O nível do oceano subiu 1,7 milímetro por ano no século passado e calcula-se que, em média, os mares do mundo tenham avançado 20 centímetros terra adentro desde o início da Revolução Industrial. O Painel Intergovernamental para a Mudança Climática (IPCC) da ONU prevê que os oceanos subirão mais 74 centímetros neste século, podendo chegar a um metro. “O aumento do nível do mar se acelerou devido ao aumento combinado da perda de gelo das camadas da Groenlândia e da Antártida”, conclui o relatório especial do órgão sobre os oceanos. O degelo na Antártida no período entre 2007 e 2016 triplicou em relação à década anterior; na Groenlândia, dobrou. Em média, a Antártica tem derretido todos os anos 145 bilhões de toneladas e a Groenlândia 283 bilhões de toneladas.

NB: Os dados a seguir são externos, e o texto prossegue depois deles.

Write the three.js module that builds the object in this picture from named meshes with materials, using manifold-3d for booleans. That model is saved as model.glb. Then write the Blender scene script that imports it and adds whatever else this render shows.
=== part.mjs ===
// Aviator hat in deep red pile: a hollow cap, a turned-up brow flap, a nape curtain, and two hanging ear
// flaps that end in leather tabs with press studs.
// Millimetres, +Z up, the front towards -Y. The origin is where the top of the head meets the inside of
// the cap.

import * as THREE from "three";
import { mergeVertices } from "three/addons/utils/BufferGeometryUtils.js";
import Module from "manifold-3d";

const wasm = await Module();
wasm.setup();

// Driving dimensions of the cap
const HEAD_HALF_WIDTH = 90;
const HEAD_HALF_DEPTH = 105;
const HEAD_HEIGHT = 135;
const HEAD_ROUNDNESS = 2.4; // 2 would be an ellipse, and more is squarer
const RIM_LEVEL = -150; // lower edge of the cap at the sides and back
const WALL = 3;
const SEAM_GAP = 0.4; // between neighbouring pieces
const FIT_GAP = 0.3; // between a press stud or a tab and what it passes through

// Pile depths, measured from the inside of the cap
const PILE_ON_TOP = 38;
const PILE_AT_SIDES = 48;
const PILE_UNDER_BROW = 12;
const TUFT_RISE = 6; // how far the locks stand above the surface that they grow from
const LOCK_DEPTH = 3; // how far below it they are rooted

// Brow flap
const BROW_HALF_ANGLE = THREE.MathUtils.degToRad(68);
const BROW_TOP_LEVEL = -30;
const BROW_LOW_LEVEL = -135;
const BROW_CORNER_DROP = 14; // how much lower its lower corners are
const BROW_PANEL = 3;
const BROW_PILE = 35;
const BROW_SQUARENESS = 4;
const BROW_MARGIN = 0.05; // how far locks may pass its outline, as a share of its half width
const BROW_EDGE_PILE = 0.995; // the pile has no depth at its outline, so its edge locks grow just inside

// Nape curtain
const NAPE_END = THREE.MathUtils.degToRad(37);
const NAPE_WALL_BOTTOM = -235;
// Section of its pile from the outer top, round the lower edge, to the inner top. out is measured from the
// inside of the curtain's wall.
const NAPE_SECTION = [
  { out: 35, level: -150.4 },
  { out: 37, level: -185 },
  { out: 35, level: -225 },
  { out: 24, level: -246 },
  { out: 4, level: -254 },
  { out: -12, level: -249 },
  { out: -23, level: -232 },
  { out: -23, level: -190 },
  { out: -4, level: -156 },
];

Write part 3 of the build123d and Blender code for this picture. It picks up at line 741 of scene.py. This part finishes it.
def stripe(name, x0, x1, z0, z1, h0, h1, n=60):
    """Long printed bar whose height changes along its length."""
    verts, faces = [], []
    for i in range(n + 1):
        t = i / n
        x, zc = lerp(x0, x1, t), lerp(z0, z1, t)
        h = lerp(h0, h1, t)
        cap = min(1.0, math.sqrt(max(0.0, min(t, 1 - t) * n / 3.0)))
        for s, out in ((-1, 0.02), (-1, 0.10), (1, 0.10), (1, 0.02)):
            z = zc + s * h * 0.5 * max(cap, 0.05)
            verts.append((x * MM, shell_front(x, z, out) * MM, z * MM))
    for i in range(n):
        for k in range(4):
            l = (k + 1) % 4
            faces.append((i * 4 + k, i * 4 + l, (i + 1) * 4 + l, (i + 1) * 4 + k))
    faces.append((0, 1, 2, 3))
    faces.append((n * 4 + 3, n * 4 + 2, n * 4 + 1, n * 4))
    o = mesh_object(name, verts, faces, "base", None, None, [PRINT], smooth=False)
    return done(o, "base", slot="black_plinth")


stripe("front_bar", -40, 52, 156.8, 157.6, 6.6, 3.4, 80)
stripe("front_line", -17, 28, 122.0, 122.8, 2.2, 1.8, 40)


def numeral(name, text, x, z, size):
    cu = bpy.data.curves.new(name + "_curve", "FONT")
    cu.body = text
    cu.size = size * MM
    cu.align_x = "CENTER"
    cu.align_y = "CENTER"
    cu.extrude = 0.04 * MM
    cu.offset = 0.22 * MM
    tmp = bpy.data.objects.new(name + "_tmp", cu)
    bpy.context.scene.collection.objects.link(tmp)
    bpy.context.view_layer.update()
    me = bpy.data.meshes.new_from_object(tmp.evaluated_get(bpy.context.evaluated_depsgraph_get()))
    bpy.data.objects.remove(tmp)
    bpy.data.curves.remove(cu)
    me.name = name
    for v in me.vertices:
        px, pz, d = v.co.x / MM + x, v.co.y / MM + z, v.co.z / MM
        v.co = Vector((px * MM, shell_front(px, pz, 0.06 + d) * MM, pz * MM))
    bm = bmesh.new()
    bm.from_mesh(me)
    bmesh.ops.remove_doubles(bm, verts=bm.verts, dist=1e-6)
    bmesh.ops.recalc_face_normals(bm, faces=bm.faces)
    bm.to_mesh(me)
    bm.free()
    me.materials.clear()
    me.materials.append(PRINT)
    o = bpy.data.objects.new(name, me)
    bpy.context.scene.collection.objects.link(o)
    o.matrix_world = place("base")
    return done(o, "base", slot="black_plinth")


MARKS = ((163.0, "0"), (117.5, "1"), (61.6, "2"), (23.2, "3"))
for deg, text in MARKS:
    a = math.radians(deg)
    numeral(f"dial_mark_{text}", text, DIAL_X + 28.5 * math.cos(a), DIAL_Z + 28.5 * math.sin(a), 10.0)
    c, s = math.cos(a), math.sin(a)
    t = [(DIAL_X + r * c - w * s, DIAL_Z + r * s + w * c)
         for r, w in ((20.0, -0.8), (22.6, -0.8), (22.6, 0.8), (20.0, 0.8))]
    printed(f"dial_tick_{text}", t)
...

Esse degelo acelerado levou o mar a subir mais rápido nos últimos dez anos também – até 2,5 vezes comparado à média do século passado. Os prognósticos do relatório são dramáticos: o problema vai se agravar, mesmo que seja cumprida a meta do Acordo de Paris – que determina que o aumento médio da temperatura da Terra não deve superar 2°C em relação aos níveis pré-industriais. Na hipótese mais otimista, com esse limite respeitado, o IPCC estima um aumento do nível do oceano de 43 cm até 2100; entre 1902 e 2015, foi de 16 cm. Mas caso as emissões continuem crescendo como até agora, essa elevação chegaria a 84 centímetros, podendo passar de um metro.
Os incrédulos costumam citar uma experiência infantil, a de um cubo de gelo num copo cheio d’água, para desacreditar o fenômeno. De fato, quando o gelo derrete, o nível do líquido desce. Mas a experiência correta é outra, e é preciso usar dois copos: um cheio de água (que faria o papel do oceano) e o outro, com gelo (representando a terra firme). E esperar o cubo derreter para jogar a água no outro copo, que transbordará. Não é o gelo que flutua no mar – icebergs, geleiras – que faz o nível do mar subir, mas o que está depositado sobre plataformas continentais, principalmente Antártida e Groenlândia.
As altas temperaturas registradas este mês na região antártica deixaram os cientistas em polvorosa. No dia 6, um termômetro numa base argentina marcou 18,4° C, a mais alta registrada desde o início das medições, em 1961 – o recorde anterior era de 2015, com 17,5° C. Três dias depois, o pesquisador brasileiro Carlos Schaefer anunciou que a temperatura na Ilha Seymour tinha chegado aos 20,75° C, a temperatura mais alta já registrada no continente. Porém, o mais grave é o aumento gradual observado nos últimos 60 anos.
Também é igualmente preocupante a elevação da temperatura do oceano. O aquecimento médio chegou ao maior registro da história em 2019 e bateu o terceiro recorde consecutivo, segundo um estudo internacional publicado em janeiro na revista científica “Advances in Atmospheric Sciences”. O estudo registra 0,075 °C acima da média de 1981 a 2010. Além disso, a taxa de aquecimento de 1987 a 2019 cresceu 450%, se comparada ao período anterior (1955 a 1986). Isso corresponde a uma elevação de 46 mm. “O calor dilata os corpos”, diz a conhecida Lei da Física. O aumento da temperatura faz com que as moléculas de água se afastem mais uma das outras, o que também faz o nível do mar subir. Estima-se que até 2050 cerca de um milhão de pessoas sejam afetadas – no mundo inteiro, este número chega a 300 milhões. Mas engana-se quem acredita que estará protegido vivendo longe do mar: as chuvas que atingiram São Paulo e Belo Horizonte podem ter relação direta com o deslocamento de frentes frias causadas pelo calor na Antártida. Vai faltar galocha – ou escafandro – pra tanta gente.